The knitted dolly in cotton glace for my youngest daughter is progressing nicely. Two legs, two arms, a pair of pants and half a torso are done and dusted. Must go do some more. The youngest daughter is the same child for whom I knitted the jumper at the top of this post. Amazingly, she still loves it. Amazingly, it's still in one piece. 

Monday, December 3, 2007

I knit and fiddle not

Not that I'm slacking, but the action on my dragon book has ramped up a tad, and of an evening when I would normally hit the keypad and start to blog for Caledonia, I've been collapsing on a sofa with a chunk of Green & Black's white chocolate in my mitt. This is having predictably disastrous consequences for my complexion and waistline, one of which is expanding while t'other is maculating, or peccabling or whatever you call it when someone old enough to be a grandmother starts developing zits on her chin due to chocolate excesses.
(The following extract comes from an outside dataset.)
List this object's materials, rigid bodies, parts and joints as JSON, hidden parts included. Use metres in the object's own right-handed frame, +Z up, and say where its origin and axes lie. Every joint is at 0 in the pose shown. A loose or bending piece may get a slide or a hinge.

The knitting urge has collapsed temporarily due to the deep tedium of knitting a seemingly endless and boring man's sleeve in unrelenting Jaeger dark green dk wool. I say unrelenting because the eventual recipient of this sleeve ( at current rate, in the year 2097) was not wooed by the beauty of Kaffe Fasset's little circles pattern and opted for the plain jumper sans ornament, sans teeth, sans everything. 

Today I came to the conclusion that what I need is a hideously tight deadline to knit to, and not to knit the sodding sodding sleeve any more. So. It's tucked away on its turbo pins and I'm already beginning to hyperventilate with the sheer excitement of doing Something Else and doing it in time for Christmas. Today I phoned John lewis in Edinburgh and begged them to go out back and hunt for some glace cotton so that I can knit a doll for my littlest daughter. John Lewis being what it is ( a family-owned concern which has hauled itself into the 21st C while still clinging to some rather 20th C practices in the middle of achieving vast commercial success)  I was patched through to a slightly breathless lady of, I'm guessing, middle years, who puffed into the stockroom, clanged around with a set of metal stepladders, and found two balls of the right stuff for me to be able to begin a New Thing.
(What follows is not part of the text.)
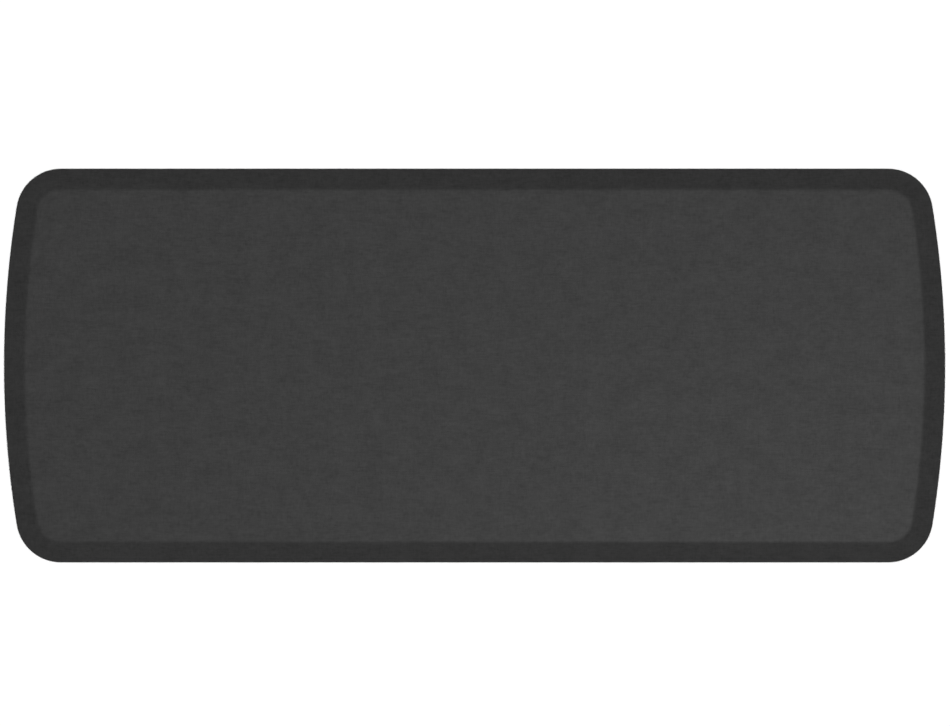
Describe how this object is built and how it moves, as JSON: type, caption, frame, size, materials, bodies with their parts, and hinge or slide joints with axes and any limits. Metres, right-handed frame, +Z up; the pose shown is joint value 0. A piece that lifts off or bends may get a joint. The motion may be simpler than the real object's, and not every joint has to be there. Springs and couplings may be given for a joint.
{
  "type": "anti fatigue mat",
  "caption": "Cushioned standing mat with a bevelled edge, bowed short ends, foam and gel layers inside a woven-look cover, and a ribbed non-slip backing.",
  "frame": {"origin": "on the floor, under the middle of the mat", "axes": "+X along the mat, towards a bowed end; +Y across it, towards a straight side; +Z up, out of the standing surface"},
  "size_m": [1.2192, 0.51, 0.019],
  "materials": {
    "cover_skin": "charcoal polyurethane-coated cloth, embossed and printed like linen, matt",
    "backing_rubber": "black, matt, moulded waffle pattern underneath",
    "scrim_mesh": "white open-weave polyester",
    "firm_foam": "dark grey fine-celled foam",
    "soft_foam": "light grey open-celled foam",
    "gel": "translucent blue soft gel",
    "gel_film": "clear flexible film"
  },
  "bodies": {
    "root": {"bottom_backing": "backing_rubber", "base_scrim": "scrim_mesh", "base_foam": "firm_foam", "gel_lower_film": "gel_film", "gel_pad": "gel", "gel_upper_film": "gel_film", "comfort_foam": "soft_foam", "top_cover": "cover_skin"}
  },
  "joints": []
}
The yarn will come in the post, but in the meantime, I'm embroiled in making gaberdine and grosgrain bags for the extended family's presents. Every year we give each other home-made things - advent candle wreaths, jars of mincemeat, stollens, knitted hats and shawls and assorted things that show We Care, but Are Inept.

Sort of thing. The gaberdine bags came about after trawling the web one night and finding myself on the compelling site dedicated to Modbury, the town in England that eschewed the use of any plastic carrier bags, and showed the reasons why you might want to join their campaign. Rather than bore the arse off everyone with proseletising zeal, I thought it would be better to make carrier bags of such outstanding durability and uber-chic that none of my family would ever want to be seen with a plastic bag ever again. That was before I discovered how damn hard it is to make uber-chic anything. (q.v previous years' attempts at hats, shawls, etc.)  This, or these ( as in the bags) as well as the dragon book are why I haven't knitted or fiddled for a wee while. The bags (all seven of them) are nearly all sewn together and awaiting decoration.  Not being a natural seamstress, the air around my sewing machine is still blue, although nothing like as bad as the air surrounding my kitchen the year I made home-made hampers for all family members. 

God. What a laff that wasn't. To this day, I only have to mouth the word 'hamper' and my entire family begin to twitch.  They were hampers born of the long dark teatime of the cook's soul. They were hampers of such byzantine effort and complexity that the hampees ( I know, there is no such word) looked more haunted than delighted at the gift. Hampers contained bottles of creme de cassis, corked and sealed and labelled with illustrated labels; pickled pears; a tiny decorated bag of organic hand-made cantuccini; jars of marmalade, blackcurrant jelly and green tomato chutney; stollen and if that wasn't enough to make your eyes cross,  everything was arranged in baskets inside of which were nests  made from the shreddings out of my studio document shredder. 

What the hell was I thinking of?  

Haunted by the spectre of dyspepsias to come, the hampees accepted these monsters with cries of polite terror. Oh - you shouldn't've. Too right. Heavens, what a lot of trouble you've gone to. Alas, yes.  Whatever, never, never again. My family made me swear an oath upon my sacred cantuccini recipie. I will never make hampers for Christmas ever again. Gaberdine bags are a breeze by comparison. 

Well, maybe a bit stronger than a breeze. Let's say a force five.